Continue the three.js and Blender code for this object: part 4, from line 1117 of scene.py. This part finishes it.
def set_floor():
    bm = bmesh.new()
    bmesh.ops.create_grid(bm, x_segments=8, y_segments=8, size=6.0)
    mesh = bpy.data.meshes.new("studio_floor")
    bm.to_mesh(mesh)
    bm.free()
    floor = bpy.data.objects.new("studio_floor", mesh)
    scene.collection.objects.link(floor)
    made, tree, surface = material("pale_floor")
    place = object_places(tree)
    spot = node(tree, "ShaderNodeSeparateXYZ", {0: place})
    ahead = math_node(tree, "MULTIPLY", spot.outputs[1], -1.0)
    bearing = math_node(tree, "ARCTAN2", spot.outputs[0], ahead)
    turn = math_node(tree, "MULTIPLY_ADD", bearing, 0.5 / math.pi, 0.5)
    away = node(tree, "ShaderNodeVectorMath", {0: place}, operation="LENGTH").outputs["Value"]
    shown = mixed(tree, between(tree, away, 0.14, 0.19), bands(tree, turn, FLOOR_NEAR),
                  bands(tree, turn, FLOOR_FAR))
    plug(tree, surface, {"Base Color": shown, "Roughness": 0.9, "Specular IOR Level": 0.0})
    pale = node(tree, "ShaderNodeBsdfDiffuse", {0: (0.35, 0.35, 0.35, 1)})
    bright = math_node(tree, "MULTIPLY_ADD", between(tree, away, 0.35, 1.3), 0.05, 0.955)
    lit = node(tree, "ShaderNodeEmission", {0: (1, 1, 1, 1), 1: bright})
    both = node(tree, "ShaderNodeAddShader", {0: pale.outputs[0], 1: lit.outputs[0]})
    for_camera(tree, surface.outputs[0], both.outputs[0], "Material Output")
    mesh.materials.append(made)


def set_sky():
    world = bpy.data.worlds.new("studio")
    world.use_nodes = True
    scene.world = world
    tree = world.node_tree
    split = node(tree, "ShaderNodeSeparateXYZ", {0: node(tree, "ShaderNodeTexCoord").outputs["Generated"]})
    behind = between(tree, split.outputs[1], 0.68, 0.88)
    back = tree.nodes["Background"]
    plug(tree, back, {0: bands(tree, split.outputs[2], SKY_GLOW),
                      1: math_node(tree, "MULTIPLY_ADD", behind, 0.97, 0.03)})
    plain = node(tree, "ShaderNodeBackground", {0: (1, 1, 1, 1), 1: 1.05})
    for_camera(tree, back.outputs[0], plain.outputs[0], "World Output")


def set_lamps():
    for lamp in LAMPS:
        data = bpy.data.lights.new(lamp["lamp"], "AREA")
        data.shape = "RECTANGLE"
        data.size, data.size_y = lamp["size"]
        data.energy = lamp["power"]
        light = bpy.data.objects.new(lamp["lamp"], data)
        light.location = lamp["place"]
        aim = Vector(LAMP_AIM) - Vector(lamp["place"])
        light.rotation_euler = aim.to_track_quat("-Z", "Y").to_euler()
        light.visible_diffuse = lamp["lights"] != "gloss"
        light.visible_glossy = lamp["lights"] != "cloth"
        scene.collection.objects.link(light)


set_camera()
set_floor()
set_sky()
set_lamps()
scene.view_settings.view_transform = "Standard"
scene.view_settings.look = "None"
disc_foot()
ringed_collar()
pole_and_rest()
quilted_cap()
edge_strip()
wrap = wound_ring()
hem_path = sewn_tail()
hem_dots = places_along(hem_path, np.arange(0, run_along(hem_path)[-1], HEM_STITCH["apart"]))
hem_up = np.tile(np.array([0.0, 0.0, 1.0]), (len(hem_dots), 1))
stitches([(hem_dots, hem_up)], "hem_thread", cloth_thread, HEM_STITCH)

= = =

■ **TASK DESCRIPTION**: All of the data shown above must be copied exactly.

■ **OUTPUT OF THE TASK**:
Continue the three.js and Blender code for this object: part 4, from line 1117 of scene.py. This part finishes it.
def set_floor():
    bm = bmesh.new()
    bmesh.ops.create_grid(bm, x_segments=8, y_segments=8, size=6.0)
    mesh = bpy.data.meshes.new("studio_floor")
    bm.to_mesh(mesh)
    bm.free()
    floor = bpy.data.objects.new("studio_floor", mesh)
    scene.collection.objects.link(floor)
    made, tree, surface = material("pale_floor")
    place = object_places(tree)
    spot = node(tree, "ShaderNodeSeparateXYZ", {0: place})
    ahead = math_node(tree, "MULTIPLY", spot.outputs[1], -1.0)
    bearing = math_node(tree, "ARCTAN2", spot.outputs[0], ahead)
    turn = math_node(tree, "MULTIPLY_ADD", bearing, 0.5 / math.pi, 0.5)
    away = node(tree, "ShaderNodeVectorMath", {0: place}, operation="LENGTH").outputs["Value"]
    shown = mixed(tree, between(tree, away, 0.14, 0.19), bands(tree, turn, FLOOR_NEAR),
                  bands(tree, turn, FLOOR_FAR))
    plug(tree, surface, {"Base Color": shown, "Roughness": 0.9, "Specular IOR Level": 0.0})
    pale = node(tree, "ShaderNodeBsdfDiffuse", {0: (0.35, 0.35, 0.35, 1)})
    bright = math_node(tree, "MULTIPLY_ADD", between(tree, away, 0.35, 1.3), 0.05, 0.955)
    lit = node(tree, "ShaderNodeEmission", {0: (1, 1, 1, 1), 1: bright})
    both = node(tree, "ShaderNodeAddShader", {0: pale.outputs[0], 1: lit.outputs[0]})
    for_camera(tree, surface.outputs[0], both.outputs[0], "Material Output")
    mesh.materials.append(made)


def set_sky():
    world = bpy.data.worlds.new("studio")
    world.use_nodes = True
    scene.world = world
    tree = world.node_tree
    split = node(tree, "ShaderNodeSeparateXYZ", {0: node(tree, "ShaderNodeTexCoord").outputs["Generated"]})
    behind = between(tree, split.outputs[1], 0.68, 0.88)
    back = tree.nodes["Background"]
    plug(tree, back, {0: bands(tree, split.outputs[2], SKY_GLOW),
                      1: math_node(tree, "MULTIPLY_ADD", behind, 0.97, 0.03)})
    plain = node(tree, "ShaderNodeBackground", {0: (1, 1, 1, 1), 1: 1.05})
    for_camera(tree, back.outputs[0], plain.outputs[0], "World Output")


def set_lamps():
    for lamp in LAMPS:
        data = bpy.data.lights.new(lamp["lamp"], "AREA")
        data.shape = "RECTANGLE"
        data.size, data.size_y = lamp["size"]
        data.energy = lamp["power"]
        light = bpy.data.objects.new(lamp["lamp"], data)
        light.location = lamp["place"]
        aim = Vector(LAMP_AIM) - Vector(lamp["place"])
        light.rotation_euler = aim.to_track_quat("-Z", "Y").to_euler()
        light.visible_diffuse = lamp["lights"] != "gloss"
        light.visible_glossy = lamp["lights"] != "cloth"
        scene.collection.objects.link(light)


set_camera()
set_floor()
set_sky()
set_lamps()
scene.view_settings.view_transform = "Standard"
scene.view_settings.look = "None"
disc_foot()
ringed_collar()
pole_and_rest()
quilted_cap()
edge_strip()
wrap = wound_ring()
hem_path = sewn_tail()
hem_dots = places_along(hem_path, np.arange(0, run_along(hem_path)[-1], HEM_STITCH["apart"]))
hem_up = np.tile(np.array([0.0, 0.0, 1.0]), (len(hem_dots), 1))
stitches([(hem_dots, hem_up)], "hem_thread", cloth_thread, HEM_STITCH)